Dataset rows =
## BEGIN

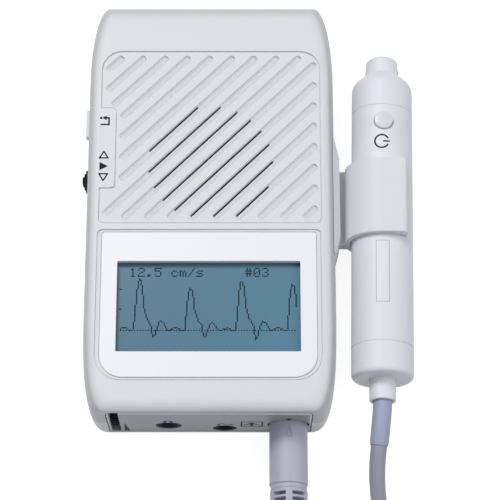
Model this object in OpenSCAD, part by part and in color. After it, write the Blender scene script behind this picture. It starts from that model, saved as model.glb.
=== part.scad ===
// Pocket vascular doppler with a pencil probe, lying on its back.
// +X points to the probe side, +Y to the top end, +Z out of the front face.
// The origin is on the rear face, in the middle of the housing.

/* [Housing] */
// Width of the housing at its widest
body_w = 78.4; // [78:0.2:84]
// Length of the housing
body_l = 138; // [136:1:146]
// Thickness of the housing
body_t = 28; // [28:0.5:31]
// Height of the joint between the rear and the front case
seam_z = 13.5; // [13:0.5:14.5]
// Wall of both cases
wall = 2; // [1.8:0.1:2.2]
// Floor of the rear case
floor_t = 2.6; // [2.4:0.1:3]
// Height of the end panel
panel_h = 20.8; // [20.4:0.2:21.2]

/* [Speaker grille] */
// Radius of the loudspeaker behind the grille
speaker_r = 20; // [18:0.5:20]
// Distance between the diagonal grooves
groove_pitch = 5; // [4.6:0.1:5.6]
// Width of a groove
groove_w = 1.7; // [1.4:0.1:2]
// Width of the slit in the grooves over the loudspeaker
slit_w = 0.45; // [0.35:0.05:0.6]

/* [Display] */
// Width of the display window
window_w = 56.4; // [52:0.4:57]
// Height of the display window
window_h = 29.3; // [26:0.1:30]

/* [Controls and sockets] */
// Length of the mode button along the side
button_l = 9.3; // [8:0.1:10]
// Length of the jog lever's thumb piece
jog_l = 7.6; // [7:0.1:8]
// Radius of the volume wheel
wheel_r = 9; // [8.6:0.1:9.1]
// Radius of the hole in the two small jacks
jack_r = 1.8; // [1.7:0.05:1.9]
// Radius of the probe plug
plug_r = 5.9; // [5.7:0.05:6]

/* [Batteries] */
// Number of cells side by side
cells = 4; // [3:1:4]
// Diameter of a cell
cell_d = 14.2; // [13.8:0.1:14.3]
// Length of a cell with its contact
cell_l = 50.2; // [49:0.1:51]

/* [Probe] */
// Diameter of the probe
probe_d = 19.5; // [19:0.1:20]
// Diameter of the sensing tip
tip_d = 10.4; // [9.4:0.2:11]
// Length of the probe's clip
clip_l = 25; // [22:0.5:27]
// Wall of the probe's clip
clip_t = 1.75; // [1.5:0.05:2]
// Diameter of the probe's push button
probe_button_d = 6; // [5.4:0.1:6.4]

/* [Cord] */
// Diameter of the cord
cord_d = 4.5; // [4.3:0.1:4.6]

/* [Hidden] */

// Fineness of turned parts, and of arcs drawn as short straight pieces
turned_fn = 96;
corner_steps = 11;
arc_step = 15;
// Clearance of a part that slides, and of one that only lies against another
slide_gap = 0.2;
seat_gap = 0.1;
// A cut reaches this far past the face that it opens
over = 1;

// Room between two cells, beside the outer ones, and beside their bay
cell_room = 0.4;
bay_room = 0.6;
side_room = 9.7;
// The housing is as wide as asked, or as its cells need
case_w = max(body_w, cells * (cell_d + cell_room) + bay_room + 2 * side_room);
// Ends of the housing
bottom_y = -body_l / 2;
top_y = body_l / 2;
// Rounding of the plan's corners, across and along the housing; a foot corner is squarer than an ellipse
foot_x = 7;
foot_y = 36;
foot_power = 3;
head_x = 5.5;
head_y = 26;
// How far the front's edges and the rear's edges round inwards
shoulder_side = 4.7;
shoulder_top = 17;
shoulder_bottom = 5;
back_side = 3.5;
back_top = 3;
back_bottom = 0.6;
round_steps = 10;
inner_steps = 5;
// The lip of the rear case that stands in the front case
lip_h = 1.2;
lip_t = wall / 2 - 0.05;

// Field of the grille: a shallow recess with a notch for the side controls' signs
field_w = case_w - 8.8;
field_r = 6.5;
field_depth = 0.35;
grille_top_y = top_y - 18.4;
grille_bottom_y = bottom_y + 60.3;
notch_x = -case_w / 2 + 9.2;
notch_low_y = grille_bottom_y + 12;
notch_high_y = notch_low_y + 27.3;
notch_r = 1.5;
groove_depth = 0.85;
groove_margin_x = 2.2;
groove_margin_y = 2.4;
groove_count = 17;
// The middle groove runs through this point of the grille
groove_mid_x = 14;
groove_mid_y = grille_top_y - 16.2;
speaker_x = 0.4;
speaker_y = grille_bottom_y + 20.2;

// Field of the display: a recess with big lower corners, and the label in it
display_x = -0.25;
display_w = case_w - 8.9;
display_top_y = grille_bottom_y - 2;
display_bottom_y = bottom_y + 9.3;
display_depth = 0.3;
display_r_top = 1.8;
display_r_low = 8;
label_side = 1.65;
label_rim = 1.05;
label_r_top = 0.8;
window_x = -0.3;
window_y = bottom_y + 33.1;

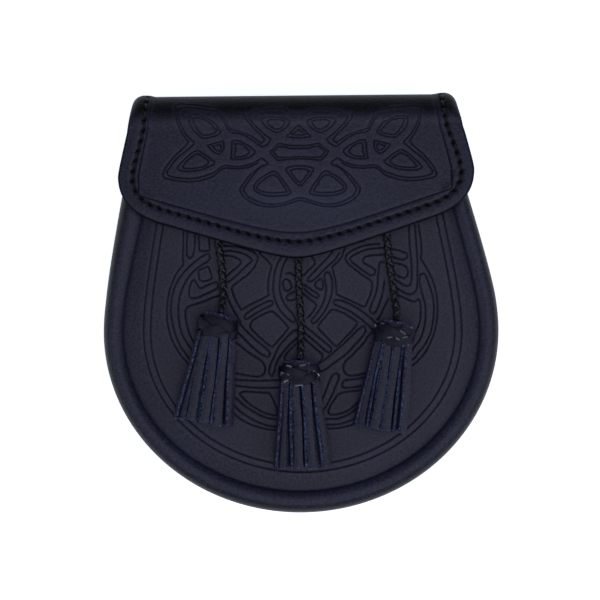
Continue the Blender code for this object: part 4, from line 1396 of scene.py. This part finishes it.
print(f"flap pattern: {2 * FLAP_HALF_WIDTH:.0f} by {PATTERN_TOP - FLAP_TIP_Y:.0f} mm")

# %% [markdown]
# ## Knotwork of the flap
# The flap's pattern is the same on both sides, so only the right half is drawn, as distances from
# its own middle line. First come the long lines that frame it.

# %% Long lines of the flap
FLAP_KNOT = [
    # The outer line of the whole knot, from the fold down and back to the middle.
    [(38, 88.6), (48, 89.9), (54, 90.3), (55.9, 89.2), (55.8, 86.2), (55.2, 82.2), (53.9, 79.1),
     (52.6, 76.4), (50.4, 73.1), (51.4, 71.6), (53.7, 69.4), (56.6, 66.7), (59.2, 63.7),
     (60.9, 61.3), (62.2, 58.3), (61.9, 57.1), (60.4, 56.3), (54.4, 55.1), (49.9, 54.9),
     (45.4, 55.3), (41.4, 56.5), (38.9, 57.5), (36.9, 59.3), (34.9, 60.7), (32.4, 61),
     (29.4, 60.6), (25.4, 60.9), (22.4, 61.7), (19.4, 63.1)],
    [(16.6, 62.3), (17.7, 61.6), (20.2, 59.7), (22.9, 57.5), (25.2, 54.5), (27.2, 51.8),
     (27.2, 50.9), (25.6, 47.8), (21.5, 44.9), (16.5, 43.4), (11.5, 43.3), (7.5, 44),
     (3.5, 45.3), (0, 46.2)],
    [(38, 86.9), (50, 88.3), (54.8, 87.4), (54.6, 84.1), (53.4, 80.6), (51.9, 77.8),
     (50.4, 75.6), (47.9, 73), (47.7, 72), (48.9, 71.2), (51.4, 68.9), (56.1, 65.2),
     (58.4, 62.2), (60.4, 59.3), (59.9, 58), (58.6, 57.4), (55.9, 56.7), (52.4, 56.3),
     (48.4, 56.3), (44.4, 57.1), (41.4, 58.1), (38.4, 59.2), (35.9, 61.3), (34.4, 62),
     (32.9, 62.2), (30.4, 61.7), (27.9, 61.6), (25.9, 61.8), (23.4, 62.4), (20.9, 63.3),
     (18.9, 64.4), (17.2, 65.6), (15.2, 64.1), (14.2, 62.8), (16.9, 61.6), (19.4, 59.9),
     (21.7, 57.1), (24.2, 53.8), (25.7, 51.5), (25.1, 50), (23.6, 47.9), (19.5, 45.7),
     (15, 44.4), (10, 44.5), (6.1, 45.4), (2.1, 46.9), (0, 47.2)],
    # The valley between the side knot and the top lobe of the middle.
    [(34.7, 85.6), (33, 82.7), (32.2, 80.7), (31.4, 79.3), (29.9, 78.5), (27.4, 77.9),
     (24.4, 76.8), (22.4, 76), (19.9, 74.4), (17.1, 72.4), (15.4, 73.8), (16.9, 75.8),
     (19.4, 78.3), (21.4, 80.5), (23.9, 83.5), (24.9, 86)],
    [(36.4, 86), (34.2, 82.7), (32.9, 80.2), (31.7, 78.1), (30.2, 77.2), (27.4, 76.9),
     (24.4, 75.8), (21.9, 74.3), (19.4, 72.4), (16.6, 70.5), (14.4, 71.9), (12.6, 74.1),
     (15.4, 76.3), (17.9, 78.7), (20.4, 81.2), (22, 83.5), (22.2, 85.4), (19.4, 86.9),
     (15.4, 87.9), (11.4, 88.3), (6.6, 88.1), (4.4, 86.7), (0, 86)],
]

# %% [markdown]
# ### Side knot
# Every cell between the bands is two lines: its edge, and a second one just inside.

# %% Side knot of the flap
FLAP_KNOT += [
    # Cells of the side knot.
    [(49.6, 85.2), (47.2, 85.5), (43.9, 84.9), (40.9, 83.2), (38.4, 81.8), (36.7, 79.6),
     (35.4, 77.4), (36.8, 76.3), (39.4, 75.3), (41.9, 74.8), (44.3, 74.9), (45.7, 76.3),
     (48.2, 78.8), (49.7, 82), (49.6, 85.2)],
    [(48.4, 83.9), (45.4, 84), (42.4, 82.9), (39.9, 81.1), (37.2, 78), (38.9, 76.8),
     (41.4, 76.2), (43.5, 76), (45.2, 77.7), (47.2, 80.8), (48.4, 83.9)],
    [(34.3, 73.4), (38.9, 72.2), (41.6, 71.5), (40.1, 69.6), (37.9, 67.8), (36.4, 67.4),
     (34.9, 68.7), (34.2, 70.7), (34.3, 73.4)],
    [(35.7, 72), (39.2, 70.8), (37.4, 69), (36.2, 68.8), (35.4, 70.2), (35.7, 72)],
    [(30.4, 73.4), (27.9, 73.6), (25.4, 72.5), (22.4, 70.8), (20.4, 69.1), (20.2, 67.9),
     (21.4, 66.7), (23.9, 65.5), (26.9, 65), (31.2, 65.1), (30.7, 68.6), (30.4, 73.4)],
    [(28.9, 72.2), (26.4, 71.9), (23.9, 70.2), (22.6, 68.5), (23.4, 67.3), (25.9, 66.2),
     (29.5, 65.9), (29, 69), (28.9, 72.2)],
    [(45.9, 69.1), (44.4, 68.2), (41.4, 66.2), (38.5, 63.8), (39.4, 62.6), (42.4, 61.1),
     (45.9, 60), (50.4, 59.6), (54.4, 60.1), (55.7, 61), (54.4, 62.9), (51.9, 65.3),
     (49.4, 67.5), (47.4, 68.8), (45.9, 69.1)],
    [(46, 67.7), (43.2, 65.9), (41.2, 64.1), (41.7, 62.9), (43.4, 61.9), (45.9, 61.2),
     (49.4, 60.8), (52.4, 61), (53.2, 61.6), (51.4, 64.1), (48.7, 66.4), (46, 67.7)],
]

# %% [markdown]
# ### Middle of the flap
# Cells that lie on the middle line are open there. Their mirror images close them.

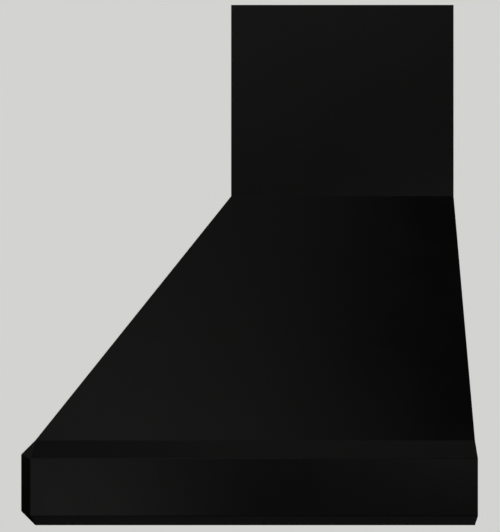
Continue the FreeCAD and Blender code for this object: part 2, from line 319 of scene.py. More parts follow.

## END

Task requirements = Which lines in the data above contain "Continue"? Show each one.

Exercise answer =
Continue the Blender code for this object: part 4, from line 1396 of scene.py. This part finishes it.
Continue the FreeCAD and Blender code for this object: part 2, from line 319 of scene.py. More parts follow.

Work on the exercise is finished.